I’ve been to the Barbican many times since and last Friday went to see a concert of Stavinsky and Walton, kicking off the Guildhall’s new orchestral season. Three of my good friends from University were performing in the second half: Walton’s Belshazzar’s Feast. The first half was rather less inspiring than the second; Stravinsky can be quite a challenging listen. The Soldier’s Tale, his virtuosic morality play, is a strange piece of music with a libretto based on a Russian folk tale. The music is unbearably repetitive and after about twenty-five minutes I fell asleep. I enjoyed the speakers however, especially the role of narrator played by Director of Drama, Christian Burgess.

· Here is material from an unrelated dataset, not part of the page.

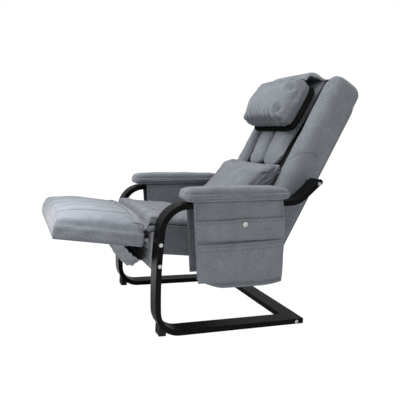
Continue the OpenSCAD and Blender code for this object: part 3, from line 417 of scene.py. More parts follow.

The stage was full for the second half, with a massive choir and orchestra. The students kept flooding on and it took me a long time to spot my three friends. I was delighted to see my cellist pal on the first desk, leading the way for her section. Belshazzar’s Feast is an oratorio and remains one of William Walton’s most celebrated compositions, as well as a popular piece in the English choral repertoire. It was performed on Friday with great gusto and the sound filled the Barbican like I’ve never heard before. This was helped by the extra brass sections that played from both sides on the upper level of the hall. The soloist was 2009 Gold Medal Winner Gary Griffiths, and although his voice didn’t completely win me over, he tackled the powerful part with admirable confidence.
A compelling start to the new season at the Barbican.